The study by a team of psychology and data-science researchers highlights fundamental differences between cognition and computation, pointing to shortcomings in today’s technologies, and where improvements are needed for AI to accurately replicate human behavior.
“Adults and even infants can easily make reliable inferences about what drives other people’s actions,” explained Prof. Moira Dillon of NYU’s psychology department and the senior author of the study, which appears in the journal Cognition under the title “Commonsense psychology in human infants and machines.”
“The novel idea of putting infants and AI head-to-head on the same tasks is allowing researchers to better describe infants’ intuitive knowledge about other people and suggest ways of integrating that knowledge into AI,” she added.
“From this rich experimental and theoretical tradition thus arises the need for a comprehensive framework in which to characterize infants' knowledge of agents with results on one task comparable with those on another and with results on the suite of tasks comparable across infants and machines. Such a framework can inform both theories of infants' knowledge and the future of human-like AI,” the researchers wrote.
“If AI aims to build flexible, commonsense thinkers like human adults become, then machines should draw upon the same core abilities infants possess in detecting goals and preferences,” noted Brenden Lake, an assistant professor in NYU’s Center for Data Science and psychology department and one of the paper’s authors.
It’s been well-established that infants are fascinated by other people, as evidenced by how long they look at others to observe their actions and to engage with them socially. In addition, previous studies focused on infants’ “commonsense psychology.”
Why can babies understand what AI cannot?
Their understanding of the intentions, goals, preferences and rationality underlying others’ actions have indicated that infants are able to attribute goals to others and expect others to pursue goals rationally and efficiently. The ability to make these predictions is fundamental for understanding human social intelligence.
“If AI aims to build flexible, commonsense thinkers like human adults become, then machines should draw upon the same core abilities infants possess in detecting goals and preferences.”
Brenden Lake, assistant professor in NYU’s Center for Data Science
Conversely, “commonsense AI” driven by machine-learning algorithms predicts actions directly. This is why, for example, an advertisement touting San Francisco as a travel destination pops up on your computer screen after you read a news story on a newly elected city official. However, what AI lacks is flexibility in recognizing different contexts and situations that guide human behavior.
To develop a foundational understanding of the differences between human and AI abilities, the researchers conducted a series of experiments with 11-month-old infants and compared their responses to those yielded by state-of-the-art learning-driven neural network models.
Machines vs babies
To do so, they used the previously established “Baby Intuitions Benchmark” (BIB) – six tasks probing commonsense psychology. BIB was designed to allow for testing both infant and machine intelligence, allowing for a comparison of performance between infants and machines and, significantly, providing an empirical foundation for building human-like AI.

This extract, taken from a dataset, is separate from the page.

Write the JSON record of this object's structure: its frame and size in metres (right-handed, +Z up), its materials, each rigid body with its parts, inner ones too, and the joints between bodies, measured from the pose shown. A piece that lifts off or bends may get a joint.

Specifically, infants on Zoom watched a series of videos of simple animated shapes moving around the screen – similar to a video game. The shapes’ actions simulated human behavior and decision-making through the retrieval of objects on the screen and other movements. Similarly, the researchers built and trained learning-driven neural network models – AI tools that help computers recognize patterns and simulate human intelligence – and tested the models’ responses to the exact same videos.

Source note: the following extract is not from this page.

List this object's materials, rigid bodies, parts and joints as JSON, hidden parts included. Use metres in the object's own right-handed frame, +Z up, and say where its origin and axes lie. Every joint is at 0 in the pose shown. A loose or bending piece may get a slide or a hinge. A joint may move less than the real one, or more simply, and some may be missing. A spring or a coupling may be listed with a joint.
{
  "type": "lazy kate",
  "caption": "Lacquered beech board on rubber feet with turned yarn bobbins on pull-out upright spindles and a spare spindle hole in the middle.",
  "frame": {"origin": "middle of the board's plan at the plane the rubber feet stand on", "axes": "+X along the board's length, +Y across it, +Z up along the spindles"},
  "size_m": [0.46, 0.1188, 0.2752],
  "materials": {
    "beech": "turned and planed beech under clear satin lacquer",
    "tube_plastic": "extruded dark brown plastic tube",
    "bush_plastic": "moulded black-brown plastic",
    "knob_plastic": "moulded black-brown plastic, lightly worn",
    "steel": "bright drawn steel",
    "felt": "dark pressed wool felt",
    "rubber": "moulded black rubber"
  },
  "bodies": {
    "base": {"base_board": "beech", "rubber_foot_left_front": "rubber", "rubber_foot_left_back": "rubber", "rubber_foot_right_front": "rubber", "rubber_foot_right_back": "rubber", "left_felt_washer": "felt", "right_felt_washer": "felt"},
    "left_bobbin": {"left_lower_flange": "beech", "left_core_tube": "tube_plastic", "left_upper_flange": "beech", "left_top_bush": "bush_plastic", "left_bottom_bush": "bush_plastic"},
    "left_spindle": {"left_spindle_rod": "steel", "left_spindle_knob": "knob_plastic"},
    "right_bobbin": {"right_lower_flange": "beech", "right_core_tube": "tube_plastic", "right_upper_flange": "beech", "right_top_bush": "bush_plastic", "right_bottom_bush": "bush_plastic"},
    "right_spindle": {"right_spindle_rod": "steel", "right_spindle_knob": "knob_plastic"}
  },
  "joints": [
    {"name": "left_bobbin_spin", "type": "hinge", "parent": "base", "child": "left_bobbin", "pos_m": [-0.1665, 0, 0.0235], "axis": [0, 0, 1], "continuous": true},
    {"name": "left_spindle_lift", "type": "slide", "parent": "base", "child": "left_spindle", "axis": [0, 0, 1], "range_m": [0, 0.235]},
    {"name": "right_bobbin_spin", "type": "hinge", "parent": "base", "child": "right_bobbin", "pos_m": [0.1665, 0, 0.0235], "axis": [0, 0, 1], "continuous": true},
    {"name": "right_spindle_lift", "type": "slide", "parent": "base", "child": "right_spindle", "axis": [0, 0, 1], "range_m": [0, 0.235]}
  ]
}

Their results showed that infants recognize human-like motivations even in the simplified actions of animated shapes. Infants predict that these actions are driven by hidden but consistent goals, for example, the on-screen retrieval of the same object no matter what location it’s in and the movement of that shape efficiently even when the surrounding environment changes.

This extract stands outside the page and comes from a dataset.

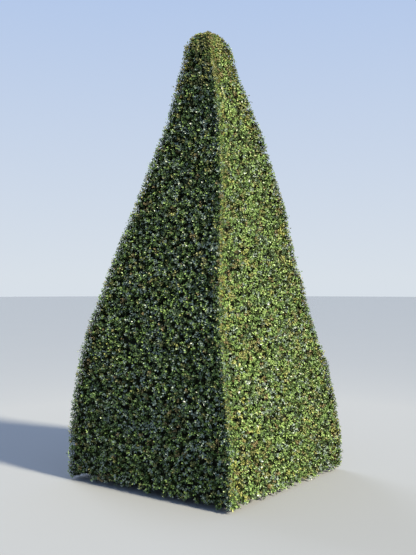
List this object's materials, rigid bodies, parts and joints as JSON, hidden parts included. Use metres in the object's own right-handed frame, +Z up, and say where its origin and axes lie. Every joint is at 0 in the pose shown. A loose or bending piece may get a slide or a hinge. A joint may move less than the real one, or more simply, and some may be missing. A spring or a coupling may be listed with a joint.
{
  "type": "clipped boxwood pyramid topiary",
  "caption": "Tall square pyramid of clipped boxwood with a blunt rounded tip, rooted in the ground on one short flared stem that forks low inside a leafy shell.",
  "frame": {"origin": "middle of the flat cut under the main stem, at ground level", "axes": "+Z up; X and Y square to the four clipped faces, with the front face towards -Y and the right face towards +X"},
  "size_m": [1.6008, 1.5959, 3.5974],
  "materials": {
    "foliage": "small leathery evergreen leaves, satin on top and duller beneath, clipped close, deep green with fresh yellow-green tips",
    "bark": "finely cracked grey-brown bark, dull"
  },
  "bodies": {
    "root": {"main_stem": "bark", "bough_leader": "bark", "bough_front": "bark", "bough_right": "bark", "bough_back": "bark", "bough_left": "bark", "foliage_front": "foliage", "foliage_right": "foliage", "foliage_back": "foliage", "foliage_left": "foliage", "foliage_tip": "foliage"}
  },
  "joints": []
}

Infants show such predictions through their longer looking to such events that violate their predictions, which is a common and decades-old measurement for gauging the nature of infants’ knowledge.
Adopting this “surprise paradigm” to study machine intelligence allows for direct comparisons between an algorithm’s quantitative measure of surprise and a well-established human psychological measure of surprise –infants’ looking time.
The models showed no such evidence of understanding the motivations underlying such actions, revealing that they are missing key foundational principles of commonsense psychology that infants possess.
“A human infant’s foundational knowledge is limited, abstract and reflects our evolutionary inheritance, yet it can accommodate any context or culture in which that infant might live and learn,” Dillon concluded.